While a person is working on a task that ought to be automated, they’re not working on a task that cannot (yet) be automated, so this is a form of waste. Automate the automatable to ensure people are used more wisely. This means automating standard processes and decision-making which can be modeled algorithmically.


However, you should be careful what you automate—and when. It might be more accurate to call this principle “Optimize then automate”, as automating a faulty process simply gets you to the wrong outcome faster.


Nothing is ever perfect the first time. Ever. Although the waterfall model tries to do this, it rarely works out, because it starts with trying to capture the customer’s requirements perfectly (an impossible task) and degenerates from there. An interactive, agile approach will work far better--where changes can be validated with the customer on a regular basis.


The optimization principle ties in with the progress iteratively with the feedback principle. Using specific optimization practices documented in ITIL—or borrowed from DevOps, Lean, and other areas—iterative improvements can be applied and then validated through holistic metrics such as customer satisfaction.
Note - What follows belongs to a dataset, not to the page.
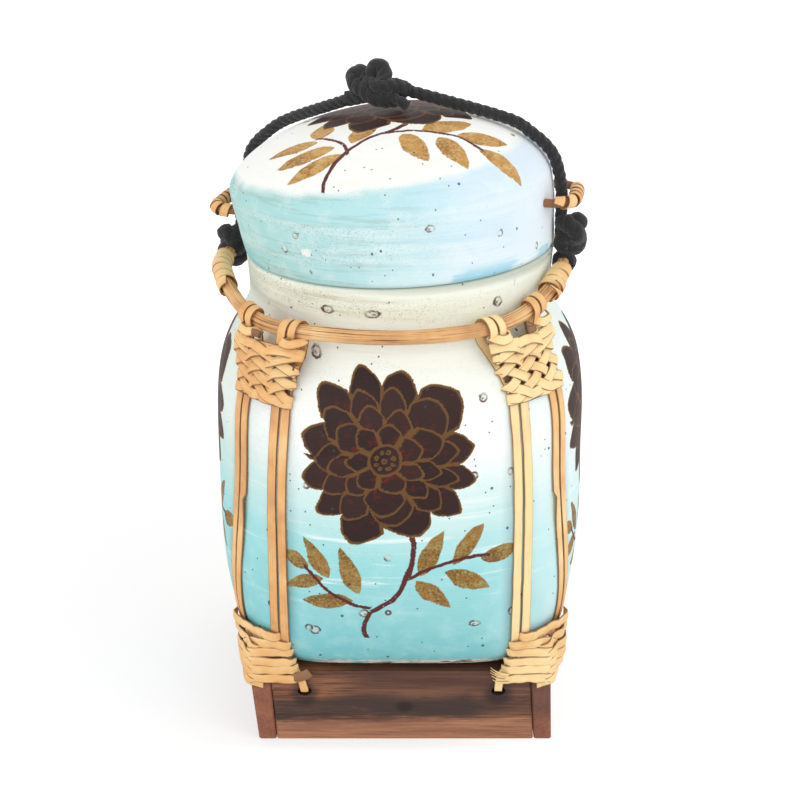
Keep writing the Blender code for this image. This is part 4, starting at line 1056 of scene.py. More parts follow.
def hoopHeight(angle):
    # z + lift cos^4, drawn up at both sides, less the corner's drop
    lift = np.where(np.cos(angle) > 0, hoop["liftRight"], hoop["liftLeft"])
    return hoop["z"] + lift * np.cos(angle) ** 4 - hoopCorner(angle, 2)


def hoopPoint(angle):
    # the hoop's middle line: a circle shifted to the left, at the hoop's height
    angle = np.asarray(angle, float)
    radius = hoop["radius"] + hoopCorner(angle, 1)
    return np.stack([hoop["shift"] + radius * np.cos(angle), radius * np.sin(angle),
                     hoopHeight(angle)], axis=-1)


def hoopFrame(angle):
    # outward and upward directions square to the hoop
    angle = np.asarray(angle, float)
    forward = unit(hoopPoint(angle + 0.01) - hoopPoint(angle - 0.01))
    radial = np.stack([np.cos(angle), np.sin(angle), np.zeros_like(angle)], axis=-1)
    upward = unit(np.cross(radial, forward))
    return unit(np.cross(forward, upward)), upward


def hoopReach(angle):
    # from the basket's axis to the shifted circle: s cos + sqrt(r^2 - (s sin)^2), and corners
    return (hoop["shift"] * np.cos(angle) + hoopCorner(angle, 1)
            + np.sqrt(hoop["radius"] ** 2 - (hoop["shift"] * np.sin(angle)) ** 2))


def hoopPatch():
    # a bundle of thin canes: radius = core min(0.84 + 0.18 |cos 2.5 (phi - sin(2 turn) / 2)|
    # + wander, 1.04)
    turn = np.linspace(0, 2 * pi, hoop["points"], endpoint=False)
    path = hoopPoint(turn)
    out, up = hoopFrame(turn)
    phi = np.linspace(0, 2 * pi, hoop["columns"], endpoint=False) + pi
    lean = 0.5 * np.sin(turn * 2)[:, None]
    groove = 0.84 + 0.18 * np.abs(np.cos(hoop["canes"] / 2 * (phi[None] - lean)))
    groove = groove + 0.02 * ripple(turn[:, None] * 8 + phi[None] * 2, 12)
    reach = hoop["core"] * np.minimum(groove, 1.04)
    points = (path[:, None] + reach[..., None] * (np.cos(phi)[None, :, None] * out[:, None]
                                                  + np.sin(phi)[None, :, None] * up[:, None]))
    length = along(np.vstack([path, path[:1]]))
    u, v = np.meshgrid(length, np.linspace(0, 1, hoop["columns"] + 1), indexing="ij")
    return patch(points[:, ::-1], np.stack([u, v], axis=-1), closedRows=True)


def caneFinish(name, tone):
    # bare cane: long grooves with dark lines, browner than the strips
    f = Finish(name, Roughness=0.5)
    place, spots = f.place(), f.surfaceMap()
    run, across = spots.part(0), spots.part(1)
    lines = f.noise(f.vector(run * 22.0, across * 26.0, 0.0), 1.0, 4.0, 0.7)
    broad = f.noise(place, 60.0, 3.0, 0.6)
    colour = f.ramp(broad * 0.55 + lines * 0.55 + tone - 0.09, (
        (0.22, rattan["canePale"]), (0.48, rattan["cane"]), (0.72, rattan["caneBrown"]),
        (0.95, rattan["caneDark"])))
    colour = f.blend(lines.rise(0.54, 0.64) * 0.88, colour, rattan["groove"])
    normal = f.relief(lines * -1.0, 0.00035, 0.8)
    return f.done(Base_Color=colour, Roughness=0.45 + lines * 0.25, Normal=normal)


hoopCane = caneFinish("hoopCane", 0.02)
loopCane = caneFinish("loopCane", 0.30)
addPiece("caneHoop", [hoopPatch()], hoopCane, "basket", ["shoulder_hoop"])

strap = {
    "touch": 0.0003, "width": 0.0037, "thick": 0.0009, "bow": 0.00022, "space": 0.0043,
    "spread": 0.0507, "gather": 0.0075, "gatherZ": 0.1048, "lashFront": math.radians(32),
    "lashSide": math.radians(38), "lashMore": math.radians(2.0), "lashZ": 0.1588,
    "foot": 0.0080, "footHalf": 0.0650, "footHigh": 0.0345, "lean": 0.10, "rack": 0.0023,
    "holeX": 0.0420, "holeZ": 0.0248, "holeHigh": 0.0046, "boardSide": 0.0086, "legRows": 90,
    "turnRows": 30, "tailRows": 26,
}


def ringRadius(core, thick):
    # middle of a strip wound round a bar
    return (core + 2 * strap["touch"]) / math.cos(pi / 12) + thick / 2


def pairOffset(z):
    # a pair of strips from the face's middle: spread - gather p^2, p from the belly to the hoop
    share = np.maximum(z - strap["gatherZ"], 0) / (hoop["z"] - strap["gatherZ"])
    return strap["spread"] - strap["gather"] * share ** 2


def lashAngle(quarter, hand):
    # where a strap's lashing is: a set angle to one hand of its face's middle
    spread = strap["lashFront"] if quarter % 2 == 0 else strap["lashSide"]
    spread = spread + (strap["lashMore"] if (quarter, hand) == (3, 1) else 0.0)
    return -pi / 2 + hand * spread + quarter * pi / 2


def lashPoint(quarter, hand, shift, turn, lift=0.0):
    # on the hoop: shift metres towards the corner, turned from outside over the top
    angle = lashAngle(quarter, hand) + hand * shift / hoop["radius"]
    out, up = hoopFrame(angle)
    ring = ringRadius(hoop["core"], strap["thick"]) + lift
    turn = np.asarray(turn, float)[..., None]
    return hoopPoint(angle) + ring * (np.cos(turn) * out + np.sin(turn) * up)


def leaningLine(angle, z, beyond):
    # the radius of a line that leans from the hoop's outside in towards the body below
    return hoopReach(angle) + beyond - (hoopHeight(angle) - z) * strap["lean"]


def crowded(share):
    # share - 0.09 sin(2 pi share): rows closer together at both ends
    return share - 0.09 * np.sin(2 * pi * share)


def legEdge(quarter, hand, side, target, beyond):
    # up the body from the foot's face, then off the shoulder to the hoop
    lift = strap["touch"] + strap["thick"] / 2
    face = strap["footHalf"] + lift
    finish = math.atan2(target[1], target[0])
    low = body["seatZ"] + strap["foot"]
    z = low + (target[2] - low) * crowded(np.arange(strap["legRows"]) / strap["legRows"])
    offset = pairOffset(z) + side
    place = quarterTurn(np.stack([hand * offset, -faceDepth(offset, z), z], axis=1), quarter)
    angle = np.arctan2(place[:, 1], place[:, 0])
    gap = (finish - angle + pi) % (2 * pi) - pi
    angle = angle + gap * smooth((z - strap["lashZ"]) / (target[2] - strap["lashZ"]))
    point = bodyPoint(angle, z, lift)
    local = quarterTurn(point, -quarter)
    local[:, 1] = -softMax(-local[:, 1], face, strap["touch"])
    low = quarterTurn(local, quarter)
    radius = np.hypot(point[:, 0], point[:, 1])
    wide = softMax(radius, leaningLine(angle, point[:, 2], beyond), strap["touch"])
    high = point * np.stack([wide / radius, wide / radius, np.ones(len(z))], axis=1)
    return np.where((z < body["bellyZ"])[:, None], low, high)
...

If an improvement is made and IT customer satisfaction goes up, that's a win. If a process is streamlined for cost, and IT customer satisfaction remains steady, that's another win. However, if customer satisfaction decreases, then a problem has been created. Generally, holistic metrics like IT customer satisfaction are useful tension metrics by which you can check that "local" improvements are not having a negative impact on the "global" system.


When working to optimize and automate, think and work holistically, and collaborate and promote visibility principles also come into play, so that optimization is done from the value chain perspective and all the necessary stakeholders are involved and informed as necessary.